## [Dataset extract]
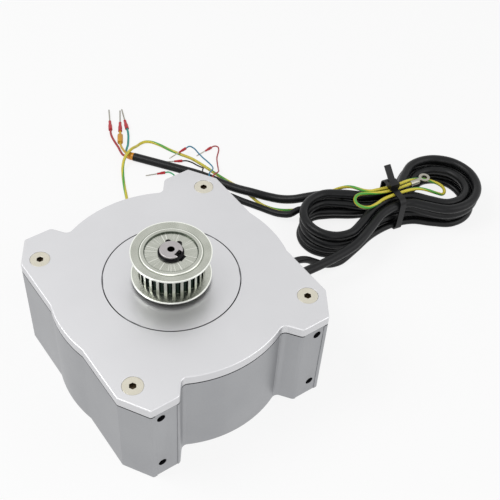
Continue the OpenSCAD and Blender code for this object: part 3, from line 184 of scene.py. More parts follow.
earth_lead = MM * np.array([
    (12, 74.5, 17), (12, 74.5, 11.5), (12.6, 75.8, 6.2), (14.4, 79, 2.5), (18, 86, 1.15), (27, 101, 1.15),
    (36.5, 119.5, 1.15), (45, 136.5, 1.15), (51.8, 152.5, 1.15), (57, 163.3, 1.15), (60.2, 168.8, 2.4),
    (63.2, 172.2, 4.8), (66.6, 174.5, 7), (70.5, 176.4, 8), (74.6, 178.6, 7.6), (78.8, 181.2, 5.4),
    (82.6, 184, 3), (87, 186.7, 1.3), (91, 186.8, 1.15), (94.8, 184.3, 1.15), (98.8, 177.6, 1.15),
    (102.6, 168.2, 1.15), (106.6, 159.6, 1.15), (111.5, 150, 1.15), (114.9, 138, 1.15),
    (117.7, 125.2, 1.15), (121.7, 110.4, 1.15), (125, 100, 1.15), (126.4, 88.5, 1.15),
    (127.8, 77.5, 1.15), (133.3, 67.7, 1.15), (140.8, 61.6, 1.2), (149, 57.6, 1.9), (157, 55.8, 4.8),
    (164.5, 54.2, 9), (171, 51, 13.4), (175.6, 46.8, 17.8), (177.6, 41.7, 22.2), (178.3, 36.4, 25.6),
    (179.4, 31.4, 27.3), (181.6, 27.4, 27.7),
])
print("loose stretches:", [len(p) for p in (power_lead, power_tail, encoder_lead, encoder_tail, earth_lead)])

# %% The stripped cores and wires
CORE_D = 1.8 * MM
WIRE_D = 1.1 * MM
core_routes = {
    "core_red": MM * np.array([
        (72.5, 173.1, 2.6), (69, 178, 2.6), (67.8, 181.4, 2.3), (68.4, 186, 1.6), (69.8, 192.4, 1.2),
        (70.6, 198.8, 1.2), (71.4, 204.6, 1.5), (72.8, 209.7, 1.65), (75, 214.2, 1.65),
    ]),
    "core_yellow": MM * np.array([
        (73.4, 173.8, 4.55), (69.9, 178.7, 4.55), (69.8, 183.4, 4.4), (71, 189.4, 3.2),
        (73.4, 195.6, 2.25), (77.9, 203.4, 2.25), (79, 205.4, 1.65), (80.6, 208.2, 1.65),
    ]),
    "core_teal": MM * np.array([
        (74.3, 174.5, 2.6), (70.8, 179.4, 2.6), (71.6, 183, 2), (74.2, 187, 1.2), (77.4, 190.6, 1),
        (80.8, 195.6, 1), (83.6, 200.2, 1.3), (85.4, 203.8, 1.65), (87, 208, 1.65),
    ]),
}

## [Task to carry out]
Give the listing again, word for word.

## [Problem solution]
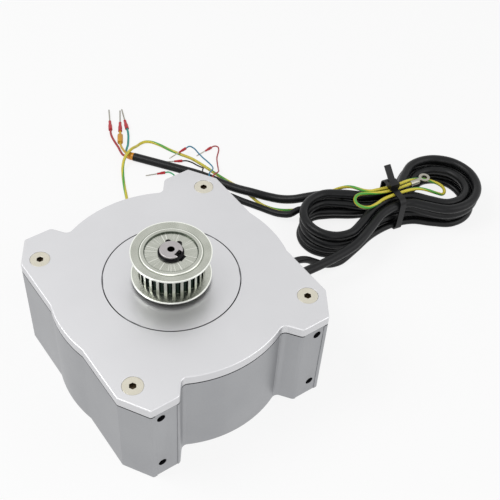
Continue the OpenSCAD and Blender code for this object: part 3, from line 184 of scene.py. More parts follow.
earth_lead = MM * np.array([
    (12, 74.5, 17), (12, 74.5, 11.5), (12.6, 75.8, 6.2), (14.4, 79, 2.5), (18, 86, 1.15), (27, 101, 1.15),
    (36.5, 119.5, 1.15), (45, 136.5, 1.15), (51.8, 152.5, 1.15), (57, 163.3, 1.15), (60.2, 168.8, 2.4),
    (63.2, 172.2, 4.8), (66.6, 174.5, 7), (70.5, 176.4, 8), (74.6, 178.6, 7.6), (78.8, 181.2, 5.4),
    (82.6, 184, 3), (87, 186.7, 1.3), (91, 186.8, 1.15), (94.8, 184.3, 1.15), (98.8, 177.6, 1.15),
    (102.6, 168.2, 1.15), (106.6, 159.6, 1.15), (111.5, 150, 1.15), (114.9, 138, 1.15),
    (117.7, 125.2, 1.15), (121.7, 110.4, 1.15), (125, 100, 1.15), (126.4, 88.5, 1.15),
    (127.8, 77.5, 1.15), (133.3, 67.7, 1.15), (140.8, 61.6, 1.2), (149, 57.6, 1.9), (157, 55.8, 4.8),
    (164.5, 54.2, 9), (171, 51, 13.4), (175.6, 46.8, 17.8), (177.6, 41.7, 22.2), (178.3, 36.4, 25.6),
    (179.4, 31.4, 27.3), (181.6, 27.4, 27.7),
])
print("loose stretches:", [len(p) for p in (power_lead, power_tail, encoder_lead, encoder_tail, earth_lead)])

# %% The stripped cores and wires
CORE_D = 1.8 * MM
WIRE_D = 1.1 * MM
core_routes = {
    "core_red": MM * np.array([
        (72.5, 173.1, 2.6), (69, 178, 2.6), (67.8, 181.4, 2.3), (68.4, 186, 1.6), (69.8, 192.4, 1.2),
        (70.6, 198.8, 1.2), (71.4, 204.6, 1.5), (72.8, 209.7, 1.65), (75, 214.2, 1.65),
    ]),
    "core_yellow": MM * np.array([
        (73.4, 173.8, 4.55), (69.9, 178.7, 4.55), (69.8, 183.4, 4.4), (71, 189.4, 3.2),
        (73.4, 195.6, 2.25), (77.9, 203.4, 2.25), (79, 205.4, 1.65), (80.6, 208.2, 1.65),
    ]),
    "core_teal": MM * np.array([
        (74.3, 174.5, 2.6), (70.8, 179.4, 2.6), (71.6, 183, 2), (74.2, 187, 1.2), (77.4, 190.6, 1),
        (80.8, 195.6, 1), (83.6, 200.2, 1.3), (85.4, 203.8, 1.65), (87, 208, 1.65),
    ]),
}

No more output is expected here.